:: WHAT TO WORK ON ::
Restate word for word the lines of the data below, from the first through the one that has "and the camera.".

* start *

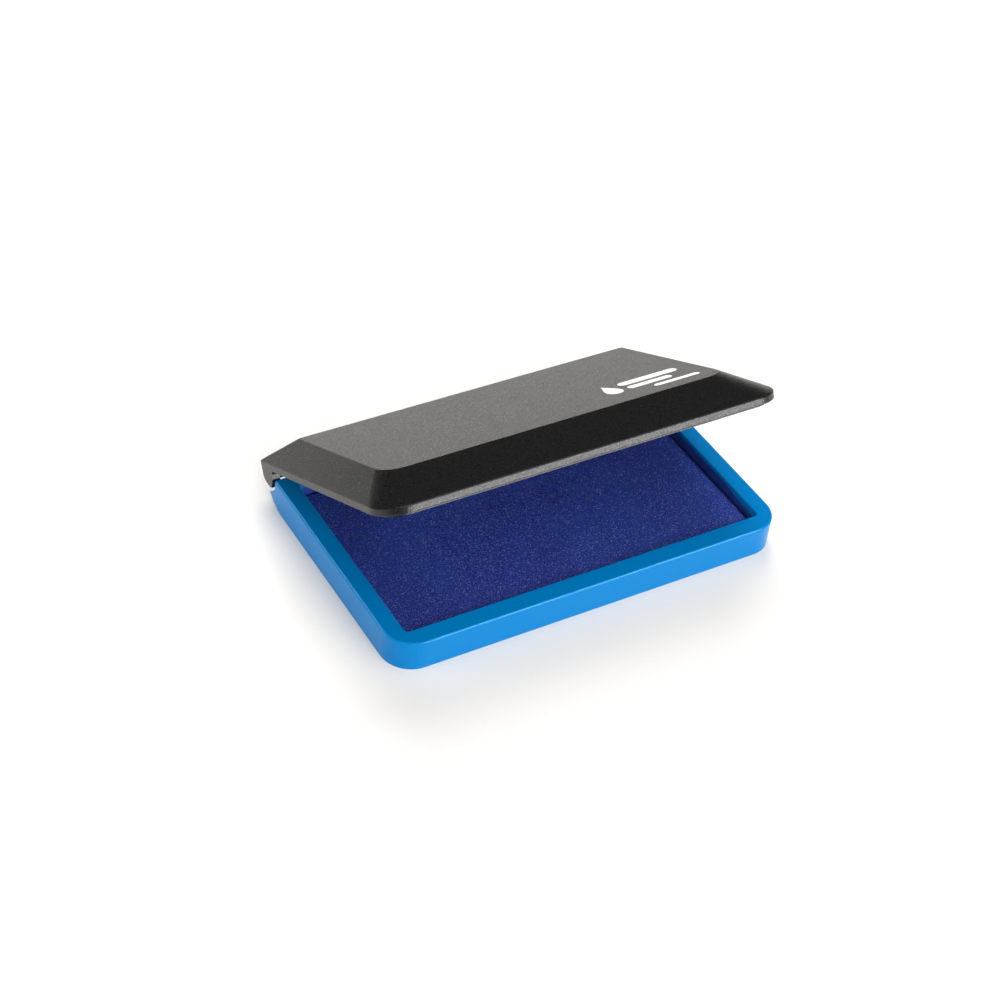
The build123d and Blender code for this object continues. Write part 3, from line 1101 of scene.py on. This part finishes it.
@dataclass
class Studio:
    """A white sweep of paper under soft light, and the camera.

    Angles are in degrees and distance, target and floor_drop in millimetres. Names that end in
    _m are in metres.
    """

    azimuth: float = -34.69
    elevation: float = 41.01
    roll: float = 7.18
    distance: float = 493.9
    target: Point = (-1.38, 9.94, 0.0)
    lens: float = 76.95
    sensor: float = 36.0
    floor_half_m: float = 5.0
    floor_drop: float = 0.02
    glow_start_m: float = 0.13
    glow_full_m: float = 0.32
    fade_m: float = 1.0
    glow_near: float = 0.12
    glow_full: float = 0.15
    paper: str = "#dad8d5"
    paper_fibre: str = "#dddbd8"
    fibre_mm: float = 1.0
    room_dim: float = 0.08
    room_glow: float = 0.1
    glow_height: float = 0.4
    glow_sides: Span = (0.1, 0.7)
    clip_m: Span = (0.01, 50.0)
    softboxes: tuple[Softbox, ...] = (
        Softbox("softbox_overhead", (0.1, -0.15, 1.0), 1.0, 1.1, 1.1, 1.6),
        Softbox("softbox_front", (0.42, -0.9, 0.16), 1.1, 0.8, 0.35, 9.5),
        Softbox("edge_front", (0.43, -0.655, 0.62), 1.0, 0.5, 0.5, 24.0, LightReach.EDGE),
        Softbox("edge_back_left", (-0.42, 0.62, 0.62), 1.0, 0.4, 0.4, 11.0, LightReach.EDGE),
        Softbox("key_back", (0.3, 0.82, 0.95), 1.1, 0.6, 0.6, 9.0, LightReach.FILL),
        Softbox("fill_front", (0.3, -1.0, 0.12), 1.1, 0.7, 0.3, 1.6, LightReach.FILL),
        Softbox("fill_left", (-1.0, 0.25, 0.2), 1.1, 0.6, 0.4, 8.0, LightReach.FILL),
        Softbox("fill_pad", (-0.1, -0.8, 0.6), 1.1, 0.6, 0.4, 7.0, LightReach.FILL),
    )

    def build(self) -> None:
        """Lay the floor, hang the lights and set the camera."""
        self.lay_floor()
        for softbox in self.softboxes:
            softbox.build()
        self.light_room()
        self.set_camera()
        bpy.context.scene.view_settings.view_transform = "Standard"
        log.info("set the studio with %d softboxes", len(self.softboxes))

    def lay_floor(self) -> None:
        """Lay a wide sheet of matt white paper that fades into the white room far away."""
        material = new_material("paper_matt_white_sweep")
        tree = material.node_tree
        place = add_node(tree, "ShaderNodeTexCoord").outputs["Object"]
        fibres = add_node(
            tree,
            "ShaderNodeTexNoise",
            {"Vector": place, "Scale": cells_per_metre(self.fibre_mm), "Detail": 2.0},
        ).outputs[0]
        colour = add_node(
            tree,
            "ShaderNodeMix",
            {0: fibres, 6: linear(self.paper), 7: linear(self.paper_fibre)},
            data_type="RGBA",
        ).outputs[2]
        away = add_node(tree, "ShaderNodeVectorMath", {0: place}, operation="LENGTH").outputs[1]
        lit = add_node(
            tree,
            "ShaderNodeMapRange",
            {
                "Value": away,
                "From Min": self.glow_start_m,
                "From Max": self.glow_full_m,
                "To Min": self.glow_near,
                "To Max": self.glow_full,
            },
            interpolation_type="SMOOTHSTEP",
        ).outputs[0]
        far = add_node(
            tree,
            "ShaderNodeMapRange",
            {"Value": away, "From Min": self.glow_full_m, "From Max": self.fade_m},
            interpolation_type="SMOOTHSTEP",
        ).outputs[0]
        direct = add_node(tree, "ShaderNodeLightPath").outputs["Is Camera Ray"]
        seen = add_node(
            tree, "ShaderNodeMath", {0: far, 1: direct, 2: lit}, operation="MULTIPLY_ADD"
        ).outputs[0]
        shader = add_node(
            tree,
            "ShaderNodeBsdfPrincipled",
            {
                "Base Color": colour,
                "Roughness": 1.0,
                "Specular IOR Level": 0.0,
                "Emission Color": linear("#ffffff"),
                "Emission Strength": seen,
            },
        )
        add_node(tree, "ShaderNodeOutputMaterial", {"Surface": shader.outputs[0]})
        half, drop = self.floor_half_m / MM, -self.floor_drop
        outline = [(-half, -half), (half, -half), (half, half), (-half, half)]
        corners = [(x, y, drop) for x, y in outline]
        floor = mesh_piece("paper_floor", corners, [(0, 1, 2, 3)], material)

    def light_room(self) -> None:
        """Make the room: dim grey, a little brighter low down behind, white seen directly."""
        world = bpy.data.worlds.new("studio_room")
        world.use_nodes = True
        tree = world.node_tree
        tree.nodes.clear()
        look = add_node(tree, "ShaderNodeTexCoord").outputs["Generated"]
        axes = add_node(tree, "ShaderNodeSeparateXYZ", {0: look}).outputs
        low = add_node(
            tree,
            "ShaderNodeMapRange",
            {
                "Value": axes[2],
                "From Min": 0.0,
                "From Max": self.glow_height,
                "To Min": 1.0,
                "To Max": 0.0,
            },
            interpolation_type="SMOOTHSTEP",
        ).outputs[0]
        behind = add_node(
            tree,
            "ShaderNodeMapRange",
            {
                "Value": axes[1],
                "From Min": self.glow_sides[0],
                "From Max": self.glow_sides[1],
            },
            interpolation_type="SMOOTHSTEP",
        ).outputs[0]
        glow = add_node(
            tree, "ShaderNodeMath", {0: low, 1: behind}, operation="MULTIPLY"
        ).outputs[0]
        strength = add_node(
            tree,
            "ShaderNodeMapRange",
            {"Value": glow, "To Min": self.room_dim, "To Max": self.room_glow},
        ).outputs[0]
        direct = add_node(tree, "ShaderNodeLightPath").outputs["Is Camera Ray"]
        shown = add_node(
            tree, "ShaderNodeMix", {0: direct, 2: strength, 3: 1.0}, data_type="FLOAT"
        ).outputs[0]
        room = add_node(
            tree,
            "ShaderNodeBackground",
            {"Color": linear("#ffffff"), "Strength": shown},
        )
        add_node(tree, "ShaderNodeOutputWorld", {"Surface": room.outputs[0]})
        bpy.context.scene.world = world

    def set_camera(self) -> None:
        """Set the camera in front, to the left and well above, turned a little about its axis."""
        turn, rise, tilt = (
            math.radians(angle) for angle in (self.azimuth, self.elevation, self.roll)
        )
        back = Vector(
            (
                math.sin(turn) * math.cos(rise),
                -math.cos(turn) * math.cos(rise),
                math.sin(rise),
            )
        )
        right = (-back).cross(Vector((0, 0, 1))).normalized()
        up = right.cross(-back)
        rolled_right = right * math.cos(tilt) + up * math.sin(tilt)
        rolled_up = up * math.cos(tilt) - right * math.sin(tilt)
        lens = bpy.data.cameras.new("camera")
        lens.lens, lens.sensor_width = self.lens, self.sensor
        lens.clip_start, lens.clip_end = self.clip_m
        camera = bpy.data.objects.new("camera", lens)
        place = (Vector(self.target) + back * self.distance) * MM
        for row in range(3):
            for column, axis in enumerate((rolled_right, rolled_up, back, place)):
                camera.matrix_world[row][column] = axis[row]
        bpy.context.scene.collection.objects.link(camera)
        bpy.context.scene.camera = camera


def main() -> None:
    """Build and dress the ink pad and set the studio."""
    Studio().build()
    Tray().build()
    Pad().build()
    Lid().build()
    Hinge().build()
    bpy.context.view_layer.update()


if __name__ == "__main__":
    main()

* end *

:: OUTPUT FOR THIS EXERCISE ::
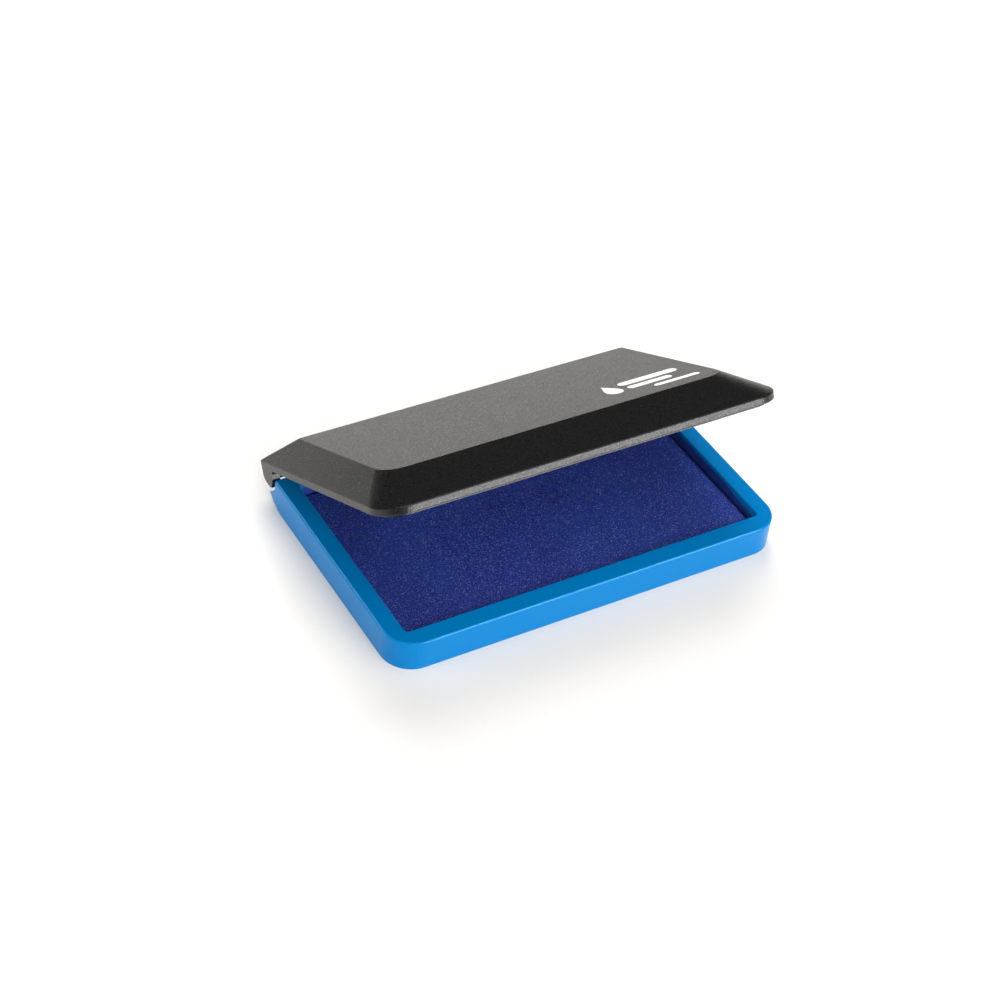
The build123d and Blender code for this object continues. Write part 3, from line 1101 of scene.py on. This part finishes it.
@dataclass
class Studio:
    """A white sweep of paper under soft light, and the camera.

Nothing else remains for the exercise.